_AIM OF THE EXERCISE_
Quote precisely the run of lines opening with the line containing "square = Part.makePlane(side, side, middle" and closing with the line containing "imported = [obj", and nothing else.

_COLLECTED DATA_
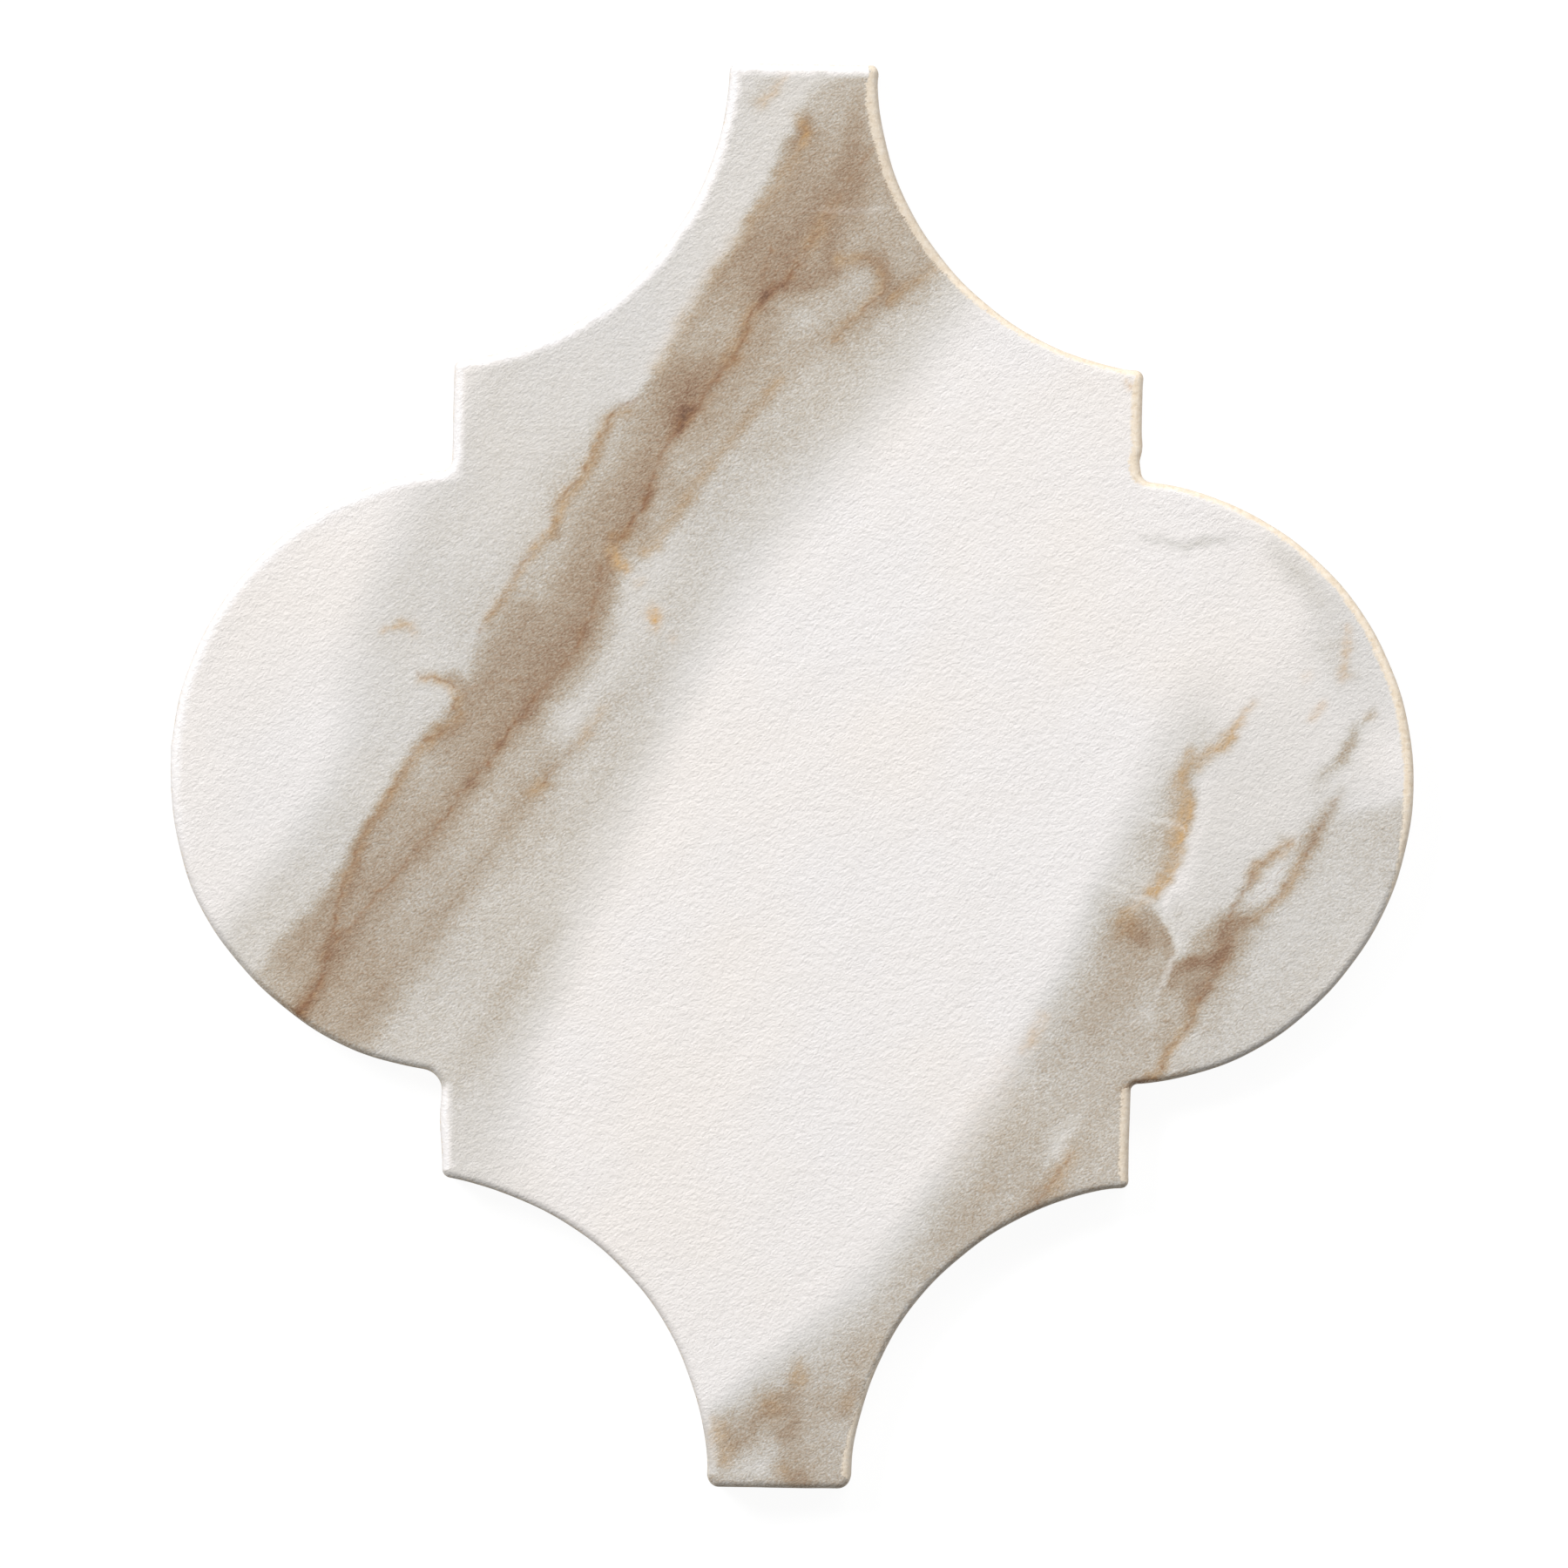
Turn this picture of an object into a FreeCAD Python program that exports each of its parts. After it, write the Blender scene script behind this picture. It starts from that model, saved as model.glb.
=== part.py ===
import FreeCAD
import Part
import math
import os

# Moroccan arabesque tile: one pressed porcelain piece that lies face up.
# Lengths are in millimetres. The origin is the middle of the back, +Y runs to the
# squarer neck, +X to the right lobe and +Z out of the glazed face.

# Outline
WIDTH = 200.0              # over the two lobes
LENGTH = 229.0             # from one neck end to the other
THICKNESS = 9.0            # from the ribs of the back to the glazed face
NECK_WIDTH = 23.6          # straight end of a neck
HOLLOW_RADIUS = 48.9       # the four round hollows beside the necks
LOBE_ALLOWANCE = 0.4       # a lobe is this much smaller in radius than the hollow it beds in
STEP_ALLOWANCE = 0.5       # a step stands back this much from the middle line of the pattern

# Corners of the outline, seen from above
TOP_NECK_CORNER = 1.4      # both corners of the +Y neck
FOOT_NECK_CORNER = 2.3     # both corners of the -Y neck
SHOULDER_CORNER = 1.4      # where a hollow runs out into a step
INNER_CORNERS = {          # where a step meets a lobe, by side and end; glaze fills one more
    (1, 1): 1.8,
    (-1, 1): 1.6,
    (1, -1): 1.2,
    (-1, -1): 3.5,
}

# Edges
ARRIS_RADIUS = 1.25        # soft edge round the glazed face
BACK_BEVEL = 0.6           # bevel round the back, left by the die

# Keyed back: shallow pockets between ribs, for the mortar to grip
KEY_DEPTH = 0.7
KEY_SLOPE = 0.35           # a pocket's floor is smaller than its mouth by this, all round
KEY_CORNER = 2.0           # round corners of each pocket
KEY_PITCH = 28.0           # from one rib to the next
RIB_WIDTH = 5.0
BORDER_WIDTH = 7.5         # plain border that follows the outline

# Worked out from the sizes above
LOBE_RADIUS = HOLLOW_RADIUS - LOBE_ALLOWANCE
HOLLOW_X = NECK_WIDTH / 2 + HOLLOW_RADIUS
HOLLOW_Y = LENGTH / 2
LOBE_X = WIDTH / 2 - LOBE_RADIUS
STEP_X = (WIDTH + NECK_WIDTH) / 4 - STEP_ALLOWANCE
SHOULDER_Y = HOLLOW_Y - math.sqrt(HOLLOW_RADIUS**2 - (HOLLOW_X - STEP_X) ** 2)
INNER_Y = math.sqrt(LOBE_RADIUS**2 - (STEP_X - LOBE_X) ** 2)

SIDES = (1, -1)
TOUCH = 1e-4               # points nearer than this are one point


def point(x, y, z=0.0):
    return FreeCAD.Vector(x, y, z)


def arc(centre, start, end):
    """Arc from start to end round centre, by way of the point halfway between them."""
    middle = (start + end) * 0.5 - centre
    middle.normalize()
    return Part.Arc(start, centre + middle * (start - centre).Length, end).toShape()


def line(start, end):
    return Part.LineSegment(start, end).toShape()


def outline():
    """Sharp outline: two neck ends and, each side, a hollow, a step, the lobe, a step and a hollow."""
    edges = []
    for y in (-HOLLOW_Y, HOLLOW_Y):
        edges.append(line(point(-NECK_WIDTH / 2, y), point(NECK_WIDTH / 2, y)))
    for side in SIDES:
        tip = point(side * WIDTH / 2, 0)
        for end in SIDES:
            neck = point(side * NECK_WIDTH / 2, end * HOLLOW_Y)
            shoulder = point(side * STEP_X, end * SHOULDER_Y)
            inner = point(side * STEP_X, end * INNER_Y)
            edges.append(arc(point(side * HOLLOW_X, end * HOLLOW_Y), neck, shoulder))
            edges.append(line(shoulder, inner))
            edges.append(arc(point(side * LOBE_X, 0), inner, tip))
    return Part.Wire(Part.sortEdges(edges)[0])


def upright_edge(solid, x, y):
    """The vertical edge of the solid that stands at x, y."""
    for edge in solid.Edges:
        box = edge.BoundBox
        low = math.hypot(box.XMin - x, box.YMin - y)
        high = math.hypot(box.XMax - x, box.YMax - y)
        if low < TOUCH and high < TOUCH:
            return edge
    raise ValueError(f"no upright edge at {x:.2f}, {y:.2f}")


def edges_at(solid, z):
    """The edges that lie wholly at one height."""
    found = []
    for edge in solid.Edges:
        box = edge.BoundBox
        if abs(box.ZMin - z) < TOUCH and abs(box.ZMax - z) < TOUCH:
            found.append(edge)
    return found


def round_corners(solid):
    """Rounds each upright corner of the outline by its own radius."""
    corners = []
    for side in SIDES:
        for end in SIDES:
            neck_corner = TOP_NECK_CORNER if end > 0 else FOOT_NECK_CORNER
            corners.append((side * NECK_WIDTH / 2, end * HOLLOW_Y, neck_corner))
            corners.append((side * STEP_X, end * SHOULDER_Y, SHOULDER_CORNER))
            corners.append((side * STEP_X, end * INNER_Y, INNER_CORNERS[side, end]))
    for x, y, radius in corners:
        solid = solid.makeFillet(radius, [upright_edge(solid, x, y)])
    return solid


def blank():
    """The tile with plain faces: the outline, its corners, the soft arris and the back bevel."""
    solid = Part.Face(outline()).extrude(point(0, 0, THICKNESS))
    solid = round_corners(solid)
    solid = solid.makeFillet(ARRIS_RADIUS, edges_at(solid, THICKNESS))
    return solid.makeChamfer(BACK_BEVEL, edges_at(solid, 0))


def key(square):
    """One pocket with sloping walls: the mouth is the square with round corners, the floor is smaller."""
    core = square.OuterWire.makeOffset2D(-KEY_CORNER)
    mouth = core.makeOffset2D(KEY_CORNER)
    floor = core.makeOffset2D(KEY_CORNER - KEY_SLOPE)
    floor.translate(point(0, 0, KEY_DEPTH))
    return Part.makeLoft([mouth, floor], True, True)


def keys(body):
    """Pockets of the back: the squares between the ribs, cut to the border.

    A square whose middle lies on the border, or nearer to it than the round of a corner, is left out.
    """
    back = [face for face in body.Faces if face.BoundBox.ZMax < TOUCH][0]
    field = Part.Face(back.OuterWire.makeOffset2D(BACK_BEVEL - BORDER_WIDTH))
    heart = Part.Face(field.OuterWire.makeOffset2D(-KEY_CORNER))
    side = KEY_PITCH - RIB_WIDTH
    columns = math.ceil(WIDTH / KEY_PITCH / 2)
    rows = math.ceil(LENGTH / KEY_PITCH / 2)
    pockets = []
    for column in range(-columns, columns + 1):
        for row in range(-rows, rows + 1):
            middle = point(column * KEY_PITCH, row * KEY_PITCH)
            if Part.Vertex(middle).distToShape(heart)[0] > TOUCH:
                continue
            square = Part.makePlane(side, side, middle - point(side / 2, side / 2))
            pockets.append(key(field.common(square).Faces[0]))
    return Part.makeCompound(pockets)


def tile():
    """The tile: one pressed and fired piece."""
    body = blank()
    return body.cut(keys(body)).Solids[0]


os.makedirs("parts", exist_ok=True)
piece = tile()
piece.exportStep("parts/tile.step")
box = piece.optimalBoundingBox()
print(f"tile: valid {piece.isValid()}, {piece.Volume / 1000:.1f} cm3, {len(piece.Faces)} faces")
print(f"box {box.XLength:.2f} x {box.YLength:.2f} x {box.ZLength:.2f} mm")
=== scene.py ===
import math

import bpy
import numpy as np
from mathutils import Matrix, Vector, geometry


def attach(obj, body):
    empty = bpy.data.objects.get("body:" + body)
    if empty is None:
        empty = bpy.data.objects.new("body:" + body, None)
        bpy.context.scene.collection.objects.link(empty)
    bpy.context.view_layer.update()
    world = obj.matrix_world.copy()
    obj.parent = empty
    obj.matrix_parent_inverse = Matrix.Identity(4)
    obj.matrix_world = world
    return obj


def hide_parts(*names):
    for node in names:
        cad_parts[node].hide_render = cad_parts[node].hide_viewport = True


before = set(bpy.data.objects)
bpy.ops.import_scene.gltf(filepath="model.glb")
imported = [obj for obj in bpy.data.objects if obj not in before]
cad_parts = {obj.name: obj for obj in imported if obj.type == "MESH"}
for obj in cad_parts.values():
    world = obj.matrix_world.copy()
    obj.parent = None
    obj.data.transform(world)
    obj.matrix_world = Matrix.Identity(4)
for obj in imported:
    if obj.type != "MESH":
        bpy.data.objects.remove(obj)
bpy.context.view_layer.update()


# The pressed blank
# One slab of porcelain, pressed in a die: two round lobes, stepped shoulders and straight necks that lie
# in the hollows of the next tiles. The die leaves a soft arris above and a small bevel below.
WIDTH = 0.200              # over the two lobes
LENGTH = 0.229             # from one neck end to the other
THICKNESS = 0.009
NECK_WIDTH = 0.0236
HOLLOW_RADIUS = 0.0489
LOBE_RADIUS = 0.0485
STEP_X = (WIDTH + NECK_WIDTH) / 4 - 0.0005
HOLLOW = np.array([NECK_WIDTH / 2 + HOLLOW_RADIUS, LENGTH / 2])
LOBE = np.array([WIDTH / 2 - LOBE_RADIUS, 0.0])
SHOULDER_CORNER = 0.0014
NECK_CORNERS = {1: 0.0014, -1: 0.0023}
INNER_CORNERS = {(1, 1): 0.0018, (-1, 1): 0.0016, (1, -1): 0.0012, (-1, -1): 0.0035}
ARRIS_RADIUS = 0.00125
BACK_BEVEL = 0.0006
RIM_STEP = 0.00075         # from one point of the outline to the next
CORNER_POINTS = 9          # fewest points on a round corner
ARRIS_POINTS = 9           # points of the profile over the arris
SIDE_POINTS = 4            # and from there down to the bevel

# The places on the face are read from the photograph's own square frame of points.
PHOTO_POINTS = 1800
PHOTO_SCALE = 0.00014006   # metres to a point
PHOTO_CENTRE = np.array([908.5, 891.0])
PHOTO_TURN = math.radians(0.95)


def from_photo(places):
    """Tile coordinates of places in the photograph: moved to the centre, scaled and turned back upright."""
    across, down = (np.asarray(places, float)[..., :2] - PHOTO_CENTRE).T * PHOTO_SCALE
    cosine, sine = math.cos(PHOTO_TURN), math.sin(PHOTO_TURN)
    return np.stack([across * cosine + down * sine, across * sine - down * cosine], -1)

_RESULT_
            square = Part.makePlane(side, side, middle - point(side / 2, side / 2))
            pockets.append(key(field.common(square).Faces[0]))
    return Part.makeCompound(pockets)


def tile():
    """The tile: one pressed and fired piece."""
    body = blank()
    return body.cut(keys(body)).Solids[0]


os.makedirs("parts", exist_ok=True)
piece = tile()
piece.exportStep("parts/tile.step")
box = piece.optimalBoundingBox()
print(f"tile: valid {piece.isValid()}, {piece.Volume / 1000:.1f} cm3, {len(piece.Faces)} faces")
print(f"box {box.XLength:.2f} x {box.YLength:.2f} x {box.ZLength:.2f} mm")
=== scene.py ===
import math

import bpy
import numpy as np
from mathutils import Matrix, Vector, geometry


def attach(obj, body):
    empty = bpy.data.objects.get("body:" + body)
    if empty is None:
        empty = bpy.data.objects.new("body:" + body, None)
        bpy.context.scene.collection.objects.link(empty)
    bpy.context.view_layer.update()
    world = obj.matrix_world.copy()
    obj.parent = empty
    obj.matrix_parent_inverse = Matrix.Identity(4)
    obj.matrix_world = world
    return obj


def hide_parts(*names):
    for node in names:
        cad_parts[node].hide_render = cad_parts[node].hide_viewport = True


before = set(bpy.data.objects)
bpy.ops.import_scene.gltf(filepath="model.glb")
imported = [obj for obj in bpy.data.objects if obj not in before]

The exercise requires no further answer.